▶ **EXTRACTED MATERIAL**

┌──

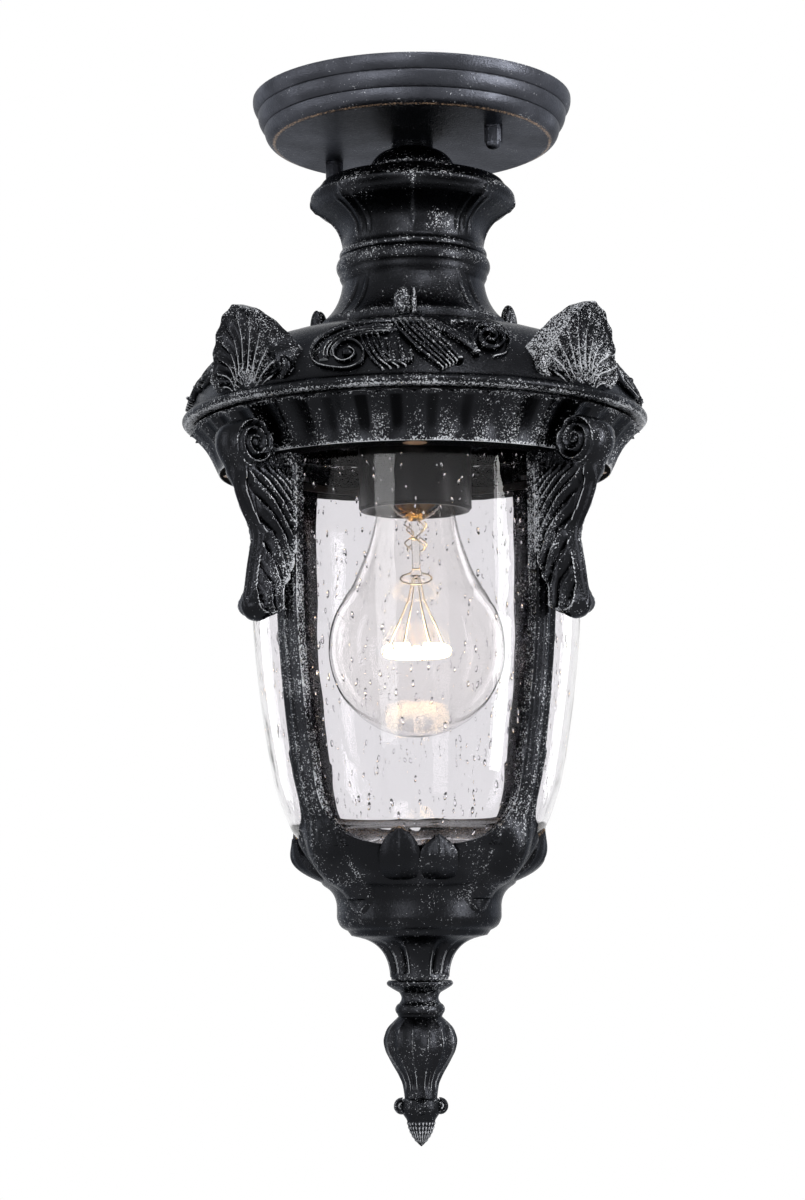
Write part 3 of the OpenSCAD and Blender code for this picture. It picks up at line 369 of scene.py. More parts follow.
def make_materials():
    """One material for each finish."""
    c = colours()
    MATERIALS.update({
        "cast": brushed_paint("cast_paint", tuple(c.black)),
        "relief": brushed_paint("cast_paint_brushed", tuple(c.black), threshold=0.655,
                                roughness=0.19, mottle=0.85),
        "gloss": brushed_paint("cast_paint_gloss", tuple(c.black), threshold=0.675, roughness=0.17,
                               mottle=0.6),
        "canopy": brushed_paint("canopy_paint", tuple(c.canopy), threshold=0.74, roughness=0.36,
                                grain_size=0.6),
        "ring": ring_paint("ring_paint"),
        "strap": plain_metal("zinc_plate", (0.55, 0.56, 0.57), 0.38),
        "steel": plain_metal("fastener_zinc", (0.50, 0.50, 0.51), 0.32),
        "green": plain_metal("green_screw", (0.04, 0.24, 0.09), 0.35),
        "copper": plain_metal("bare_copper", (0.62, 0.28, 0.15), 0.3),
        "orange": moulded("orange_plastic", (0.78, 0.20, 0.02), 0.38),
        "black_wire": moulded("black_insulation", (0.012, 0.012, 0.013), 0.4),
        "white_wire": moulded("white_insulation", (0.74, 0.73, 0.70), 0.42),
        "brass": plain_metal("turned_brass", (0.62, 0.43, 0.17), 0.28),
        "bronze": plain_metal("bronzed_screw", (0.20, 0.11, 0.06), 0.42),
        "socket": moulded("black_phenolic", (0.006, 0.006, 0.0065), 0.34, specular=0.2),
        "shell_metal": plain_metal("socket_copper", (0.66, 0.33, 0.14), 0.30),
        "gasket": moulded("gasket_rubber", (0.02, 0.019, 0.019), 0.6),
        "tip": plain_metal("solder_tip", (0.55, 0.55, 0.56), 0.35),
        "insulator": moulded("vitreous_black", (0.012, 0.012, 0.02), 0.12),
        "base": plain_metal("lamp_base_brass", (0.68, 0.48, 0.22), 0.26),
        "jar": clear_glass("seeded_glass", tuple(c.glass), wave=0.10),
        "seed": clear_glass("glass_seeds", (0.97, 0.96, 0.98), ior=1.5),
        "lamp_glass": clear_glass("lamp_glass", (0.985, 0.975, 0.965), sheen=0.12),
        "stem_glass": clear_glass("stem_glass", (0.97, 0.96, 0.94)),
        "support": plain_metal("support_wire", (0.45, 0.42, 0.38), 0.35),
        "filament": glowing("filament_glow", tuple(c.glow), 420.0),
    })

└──
┌──

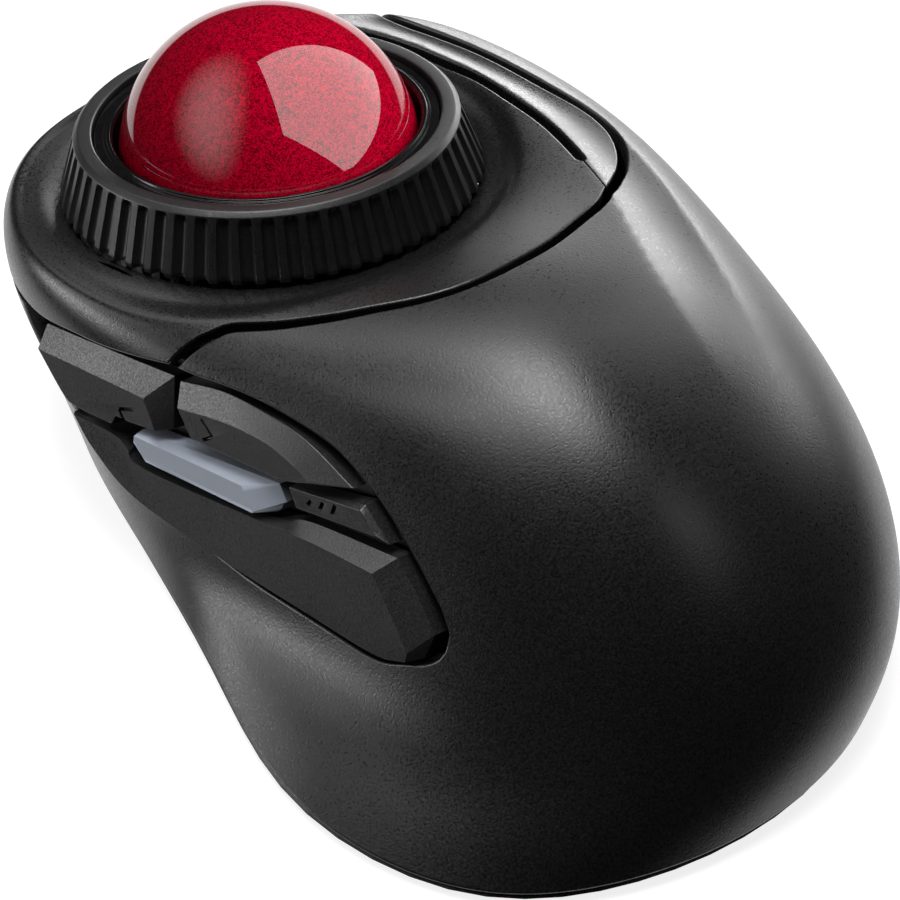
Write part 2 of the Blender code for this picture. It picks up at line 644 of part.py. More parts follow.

└──

▶ **WHAT TO DO**
Filter the records above for lines containing the word "this", and copy those lines.

▶ **FINAL RESULT**
Write part 3 of the OpenSCAD and Blender code for this picture. It picks up at line 369 of scene.py. More parts follow.
Write part 2 of the Blender code for this picture. It picks up at line 644 of part.py. More parts follow.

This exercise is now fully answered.